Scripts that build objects
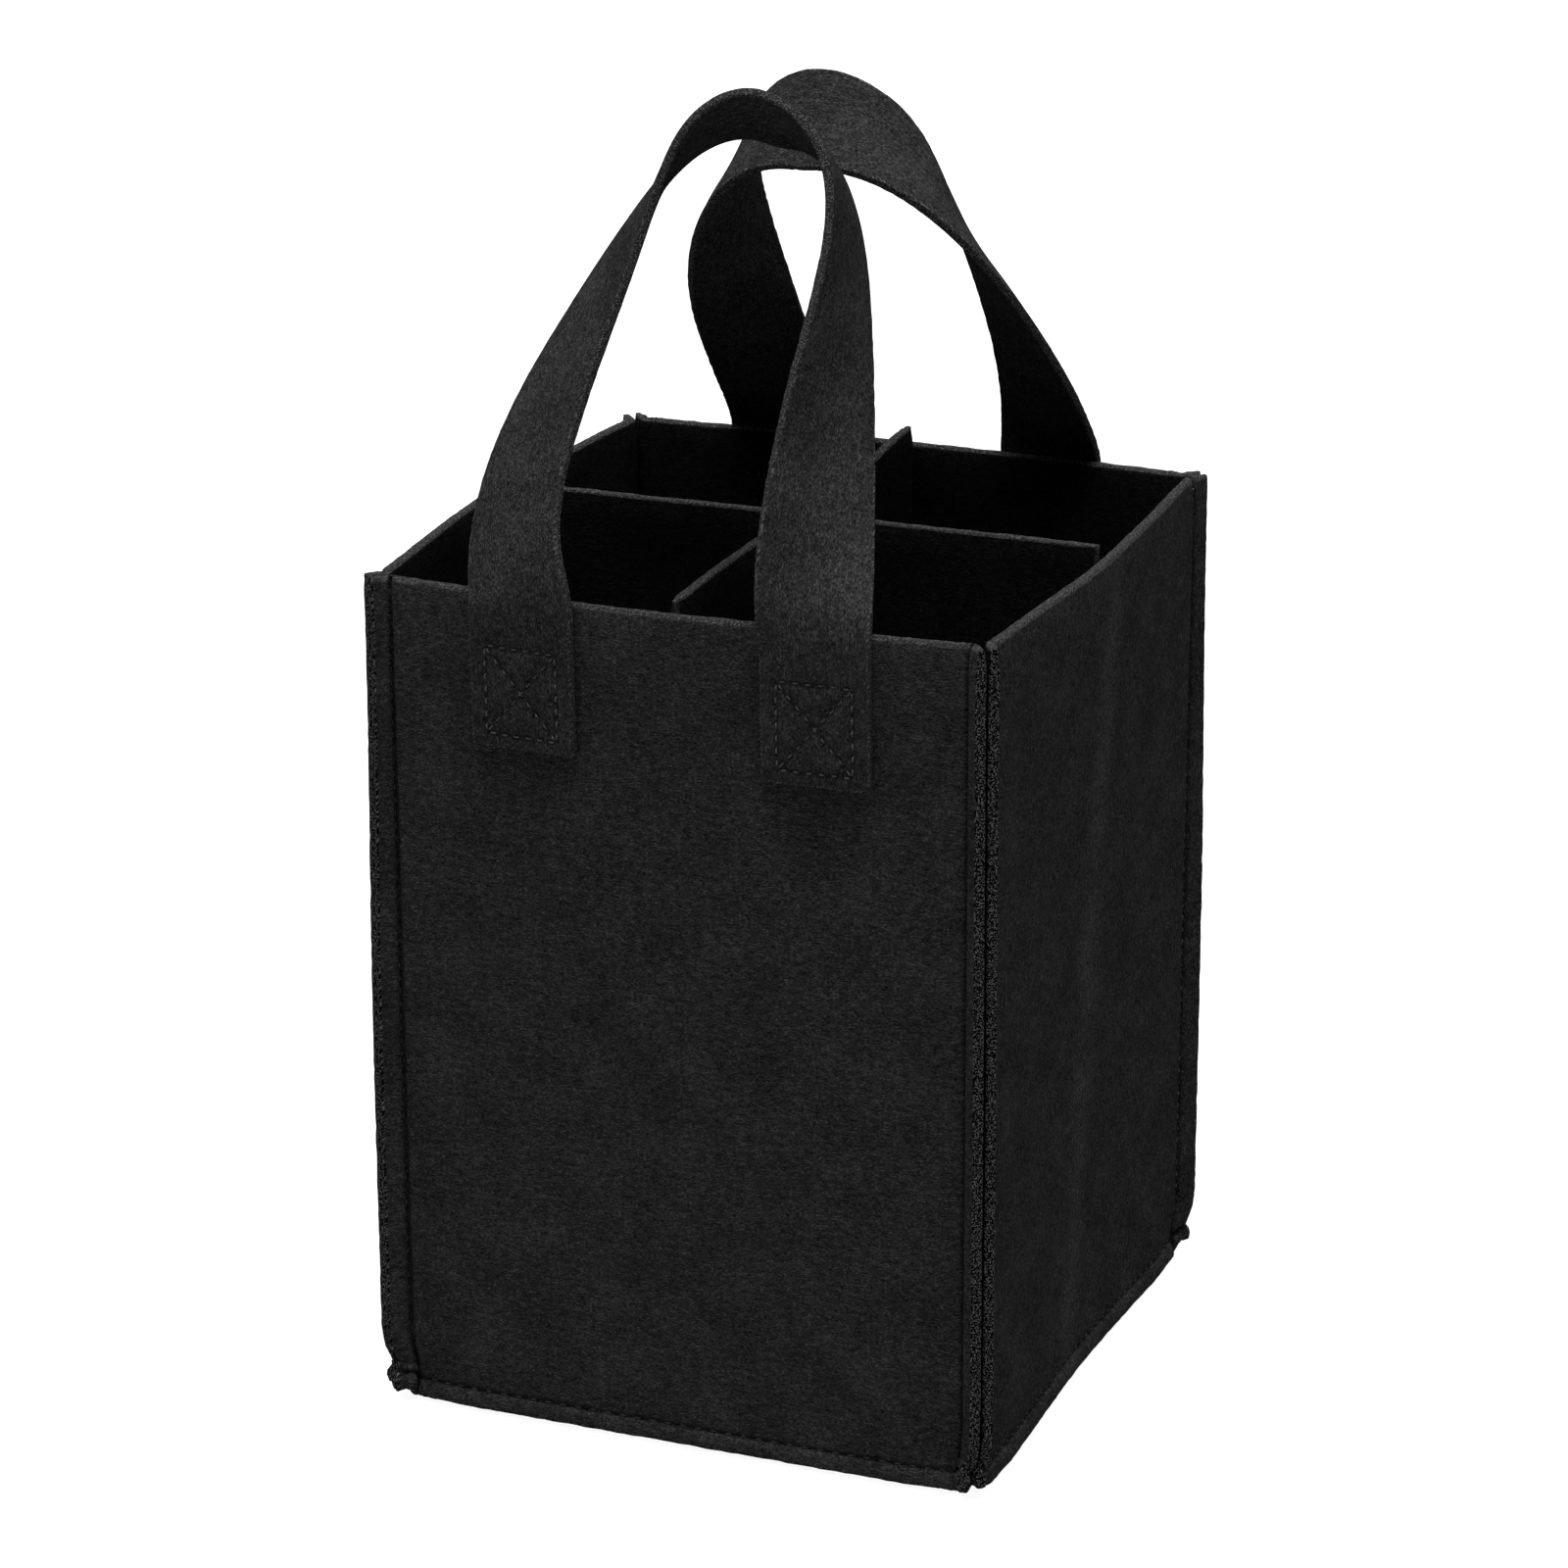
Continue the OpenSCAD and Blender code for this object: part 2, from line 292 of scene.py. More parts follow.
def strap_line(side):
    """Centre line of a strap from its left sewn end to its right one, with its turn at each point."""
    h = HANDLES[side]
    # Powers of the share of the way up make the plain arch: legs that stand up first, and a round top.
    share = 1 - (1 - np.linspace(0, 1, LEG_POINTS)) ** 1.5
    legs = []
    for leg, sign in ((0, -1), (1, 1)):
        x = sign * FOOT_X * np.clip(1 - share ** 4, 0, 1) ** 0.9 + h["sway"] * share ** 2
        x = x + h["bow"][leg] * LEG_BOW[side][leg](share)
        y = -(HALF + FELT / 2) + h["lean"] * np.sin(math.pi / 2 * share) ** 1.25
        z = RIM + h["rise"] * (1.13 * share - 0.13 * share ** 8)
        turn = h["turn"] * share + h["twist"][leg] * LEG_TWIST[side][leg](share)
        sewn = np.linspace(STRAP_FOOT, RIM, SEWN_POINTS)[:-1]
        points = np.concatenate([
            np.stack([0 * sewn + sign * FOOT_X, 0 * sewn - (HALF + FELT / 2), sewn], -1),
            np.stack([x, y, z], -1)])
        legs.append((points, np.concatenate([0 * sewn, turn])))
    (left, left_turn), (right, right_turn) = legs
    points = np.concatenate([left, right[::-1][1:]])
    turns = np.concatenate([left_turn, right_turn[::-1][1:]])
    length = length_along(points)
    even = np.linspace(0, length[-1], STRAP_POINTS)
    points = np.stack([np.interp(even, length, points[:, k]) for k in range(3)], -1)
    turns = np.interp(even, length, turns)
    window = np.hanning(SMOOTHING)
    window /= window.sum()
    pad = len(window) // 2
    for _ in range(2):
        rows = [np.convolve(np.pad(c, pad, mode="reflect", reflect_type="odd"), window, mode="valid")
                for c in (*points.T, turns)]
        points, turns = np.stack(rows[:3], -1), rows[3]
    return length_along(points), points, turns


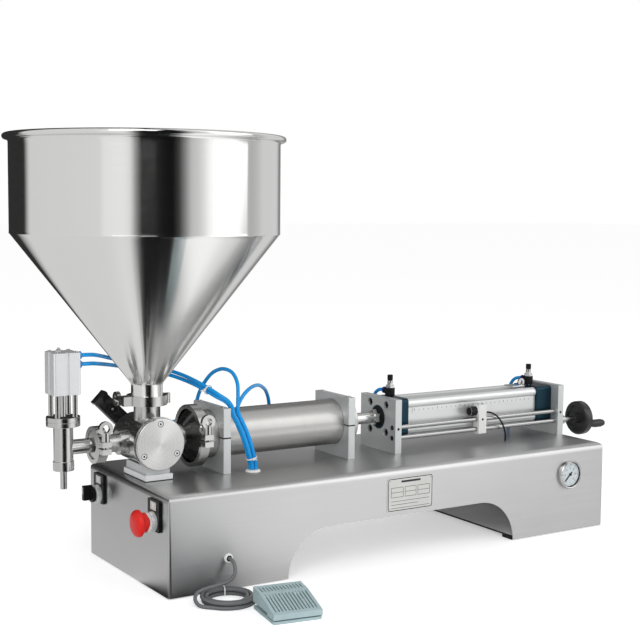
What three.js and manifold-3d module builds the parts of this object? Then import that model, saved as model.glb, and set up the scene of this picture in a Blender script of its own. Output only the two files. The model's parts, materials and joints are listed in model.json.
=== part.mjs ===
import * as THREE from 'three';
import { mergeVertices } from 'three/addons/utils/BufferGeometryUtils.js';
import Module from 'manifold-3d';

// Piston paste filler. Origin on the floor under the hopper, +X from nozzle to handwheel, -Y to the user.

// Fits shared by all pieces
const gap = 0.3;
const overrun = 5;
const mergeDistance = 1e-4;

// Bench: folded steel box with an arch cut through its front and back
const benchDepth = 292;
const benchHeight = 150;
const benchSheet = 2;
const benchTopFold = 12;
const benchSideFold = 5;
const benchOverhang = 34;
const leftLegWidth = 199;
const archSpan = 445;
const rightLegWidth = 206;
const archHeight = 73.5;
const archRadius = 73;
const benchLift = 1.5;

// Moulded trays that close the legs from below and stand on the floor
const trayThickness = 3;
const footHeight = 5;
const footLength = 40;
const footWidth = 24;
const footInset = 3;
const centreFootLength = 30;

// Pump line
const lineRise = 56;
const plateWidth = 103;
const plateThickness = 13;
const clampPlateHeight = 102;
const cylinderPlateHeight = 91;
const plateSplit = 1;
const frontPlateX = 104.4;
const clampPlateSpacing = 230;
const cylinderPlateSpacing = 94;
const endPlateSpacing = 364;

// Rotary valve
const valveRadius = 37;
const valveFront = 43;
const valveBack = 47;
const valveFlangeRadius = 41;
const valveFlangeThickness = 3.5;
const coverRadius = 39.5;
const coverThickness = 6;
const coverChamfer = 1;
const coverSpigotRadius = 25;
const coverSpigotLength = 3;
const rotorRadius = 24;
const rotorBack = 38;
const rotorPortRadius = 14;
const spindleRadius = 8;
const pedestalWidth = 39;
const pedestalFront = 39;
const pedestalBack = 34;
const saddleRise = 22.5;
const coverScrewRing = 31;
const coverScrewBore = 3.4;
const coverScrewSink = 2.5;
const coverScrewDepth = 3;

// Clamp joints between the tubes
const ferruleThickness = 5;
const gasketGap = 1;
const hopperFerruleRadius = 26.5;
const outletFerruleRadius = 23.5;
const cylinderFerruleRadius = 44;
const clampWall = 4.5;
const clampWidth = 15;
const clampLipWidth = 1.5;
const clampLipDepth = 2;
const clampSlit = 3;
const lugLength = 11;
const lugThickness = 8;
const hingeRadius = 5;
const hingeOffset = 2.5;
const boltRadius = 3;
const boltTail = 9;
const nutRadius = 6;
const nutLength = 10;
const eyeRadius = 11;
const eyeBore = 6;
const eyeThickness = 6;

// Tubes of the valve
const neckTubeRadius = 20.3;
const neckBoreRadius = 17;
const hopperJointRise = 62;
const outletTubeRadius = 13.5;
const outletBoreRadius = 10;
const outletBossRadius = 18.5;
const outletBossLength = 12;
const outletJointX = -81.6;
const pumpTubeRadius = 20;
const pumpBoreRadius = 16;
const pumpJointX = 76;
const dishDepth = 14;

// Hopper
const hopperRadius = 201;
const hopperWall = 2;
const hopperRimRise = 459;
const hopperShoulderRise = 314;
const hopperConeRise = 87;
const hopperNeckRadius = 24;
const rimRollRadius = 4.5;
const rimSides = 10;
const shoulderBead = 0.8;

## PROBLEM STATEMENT
Repeat the records above exactly, leaving none out.

## THE OUTPUT
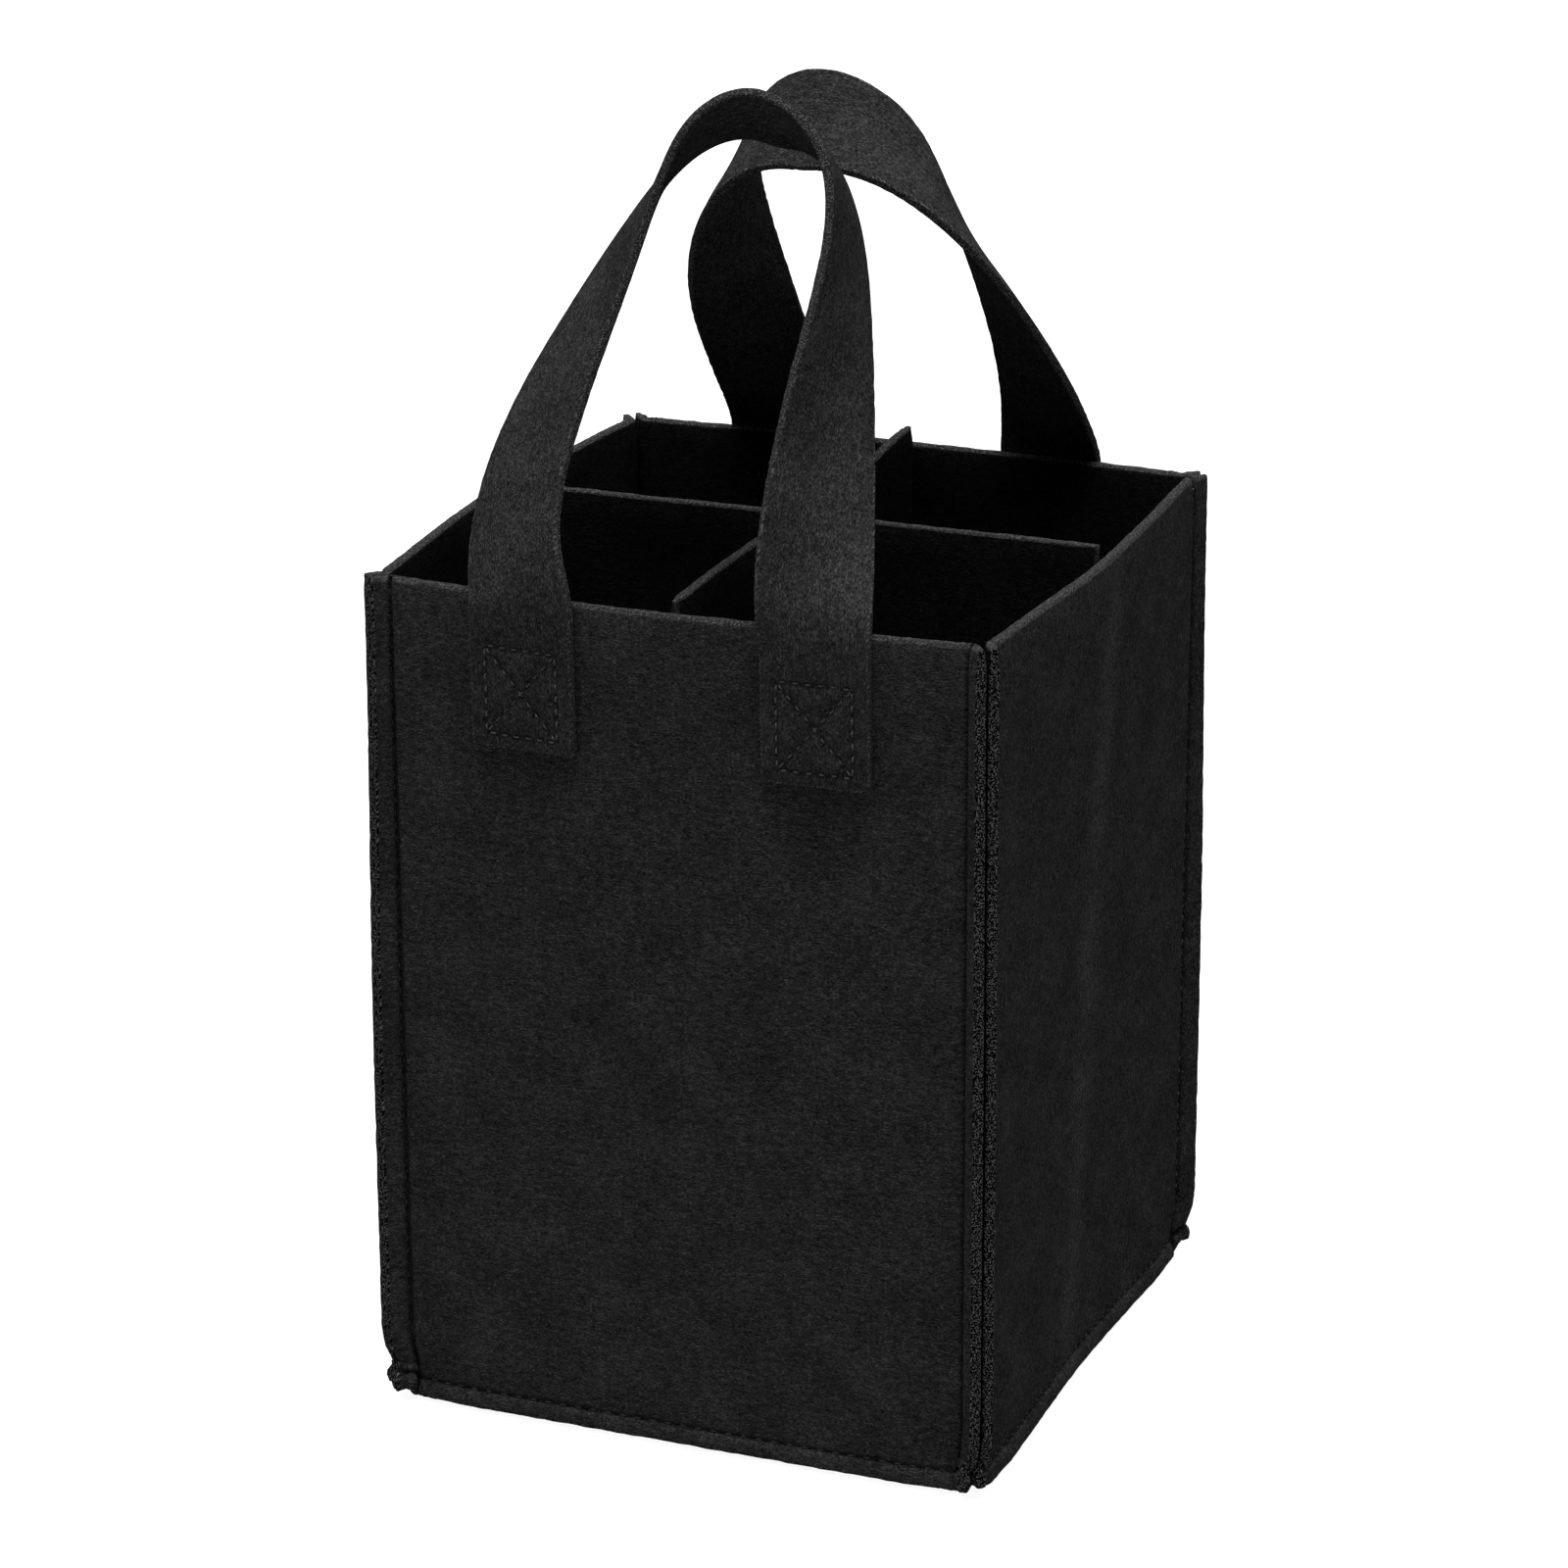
Continue the OpenSCAD and Blender code for this object: part 2, from line 292 of scene.py. More parts follow.
def strap_line(side):
    """Centre line of a strap from its left sewn end to its right one, with its turn at each point."""
    h = HANDLES[side]
    # Powers of the share of the way up make the plain arch: legs that stand up first, and a round top.
    share = 1 - (1 - np.linspace(0, 1, LEG_POINTS)) ** 1.5
    legs = []
    for leg, sign in ((0, -1), (1, 1)):
        x = sign * FOOT_X * np.clip(1 - share ** 4, 0, 1) ** 0.9 + h["sway"] * share ** 2
        x = x + h["bow"][leg] * LEG_BOW[side][leg](share)
        y = -(HALF + FELT / 2) + h["lean"] * np.sin(math.pi / 2 * share) ** 1.25
        z = RIM + h["rise"] * (1.13 * share - 0.13 * share ** 8)
        turn = h["turn"] * share + h["twist"][leg] * LEG_TWIST[side][leg](share)
        sewn = np.linspace(STRAP_FOOT, RIM, SEWN_POINTS)[:-1]
        points = np.concatenate([
            np.stack([0 * sewn + sign * FOOT_X, 0 * sewn - (HALF + FELT / 2), sewn], -1),
            np.stack([x, y, z], -1)])
        legs.append((points, np.concatenate([0 * sewn, turn])))
    (left, left_turn), (right, right_turn) = legs
    points = np.concatenate([left, right[::-1][1:]])
    turns = np.concatenate([left_turn, right_turn[::-1][1:]])
    length = length_along(points)
    even = np.linspace(0, length[-1], STRAP_POINTS)
    points = np.stack([np.interp(even, length, points[:, k]) for k in range(3)], -1)
    turns = np.interp(even, length, turns)
    window = np.hanning(SMOOTHING)
    window /= window.sum()
    pad = len(window) // 2
    for _ in range(2):
        rows = [np.convolve(np.pad(c, pad, mode="reflect", reflect_type="odd"), window, mode="valid")
                for c in (*points.T, turns)]
        points, turns = np.stack(rows[:3], -1), rows[3]
    return length_along(points), points, turns


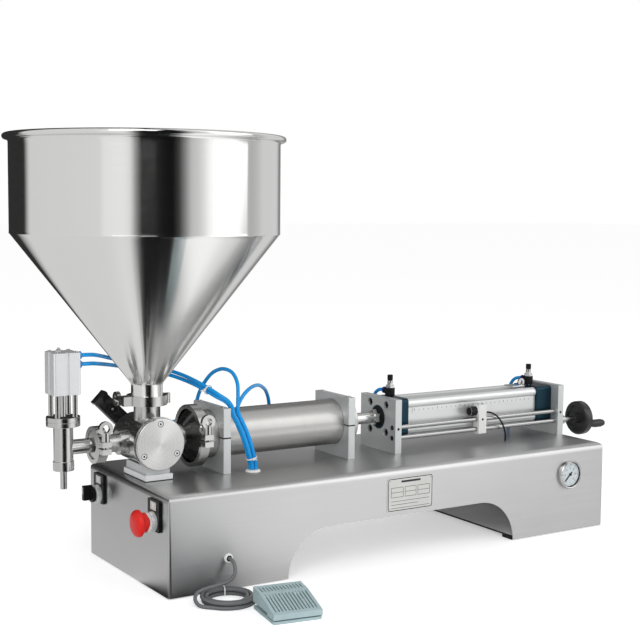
What three.js and manifold-3d module builds the parts of this object? Then import that model, saved as model.glb, and set up the scene of this picture in a Blender script of its own. Output only the two files. The model's parts, materials and joints are listed in model.json.
=== part.mjs ===
import * as THREE from 'three';
import { mergeVertices } from 'three/addons/utils/BufferGeometryUtils.js';
import Module from 'manifold-3d';

// Piston paste filler. Origin on the floor under the hopper, +X from nozzle to handwheel, -Y to the user.

// Fits shared by all pieces
const gap = 0.3;
const overrun = 5;
const mergeDistance = 1e-4;

// Bench: folded steel box with an arch cut through its front and back
const benchDepth = 292;
const benchHeight = 150;
const benchSheet = 2;
const benchTopFold = 12;
const benchSideFold = 5;
const benchOverhang = 34;
const leftLegWidth = 199;
const archSpan = 445;
const rightLegWidth = 206;
const archHeight = 73.5;
const archRadius = 73;
const benchLift = 1.5;

// Moulded trays that close the legs from below and stand on the floor
const trayThickness = 3;
const footHeight = 5;
const footLength = 40;
const footWidth = 24;
const footInset = 3;
const centreFootLength = 30;

// Pump line
const lineRise = 56;
const plateWidth = 103;
const plateThickness = 13;
const clampPlateHeight = 102;
const cylinderPlateHeight = 91;
const plateSplit = 1;
const frontPlateX = 104.4;
const clampPlateSpacing = 230;
const cylinderPlateSpacing = 94;
const endPlateSpacing = 364;

// Rotary valve
const valveRadius = 37;
const valveFront = 43;
const valveBack = 47;
const valveFlangeRadius = 41;
const valveFlangeThickness = 3.5;
const coverRadius = 39.5;
const coverThickness = 6;
const coverChamfer = 1;
const coverSpigotRadius = 25;
const coverSpigotLength = 3;
const rotorRadius = 24;
const rotorBack = 38;
const rotorPortRadius = 14;
const spindleRadius = 8;
const pedestalWidth = 39;
const pedestalFront = 39;
const pedestalBack = 34;
const saddleRise = 22.5;
const coverScrewRing = 31;
const coverScrewBore = 3.4;
const coverScrewSink = 2.5;
const coverScrewDepth = 3;

// Clamp joints between the tubes
const ferruleThickness = 5;
const gasketGap = 1;
const hopperFerruleRadius = 26.5;
const outletFerruleRadius = 23.5;
const cylinderFerruleRadius = 44;
const clampWall = 4.5;
const clampWidth = 15;
const clampLipWidth = 1.5;
const clampLipDepth = 2;
const clampSlit = 3;
const lugLength = 11;
const lugThickness = 8;
const hingeRadius = 5;
const hingeOffset = 2.5;
const boltRadius = 3;
const boltTail = 9;
const nutRadius = 6;
const nutLength = 10;
const eyeRadius = 11;
const eyeBore = 6;
const eyeThickness = 6;

// Tubes of the valve
const neckTubeRadius = 20.3;
const neckBoreRadius = 17;
const hopperJointRise = 62;
const outletTubeRadius = 13.5;
const outletBoreRadius = 10;
const outletBossRadius = 18.5;
const outletBossLength = 12;
const outletJointX = -81.6;
const pumpTubeRadius = 20;
const pumpBoreRadius = 16;
const pumpJointX = 76;
const dishDepth = 14;

// Hopper
const hopperRadius = 201;
const hopperWall = 2;
const hopperRimRise = 459;
const hopperShoulderRise = 314;
const hopperConeRise = 87;
const hopperNeckRadius = 24;
const rimRollRadius = 4.5;
const rimSides = 10;
const shoulderBead = 0.8;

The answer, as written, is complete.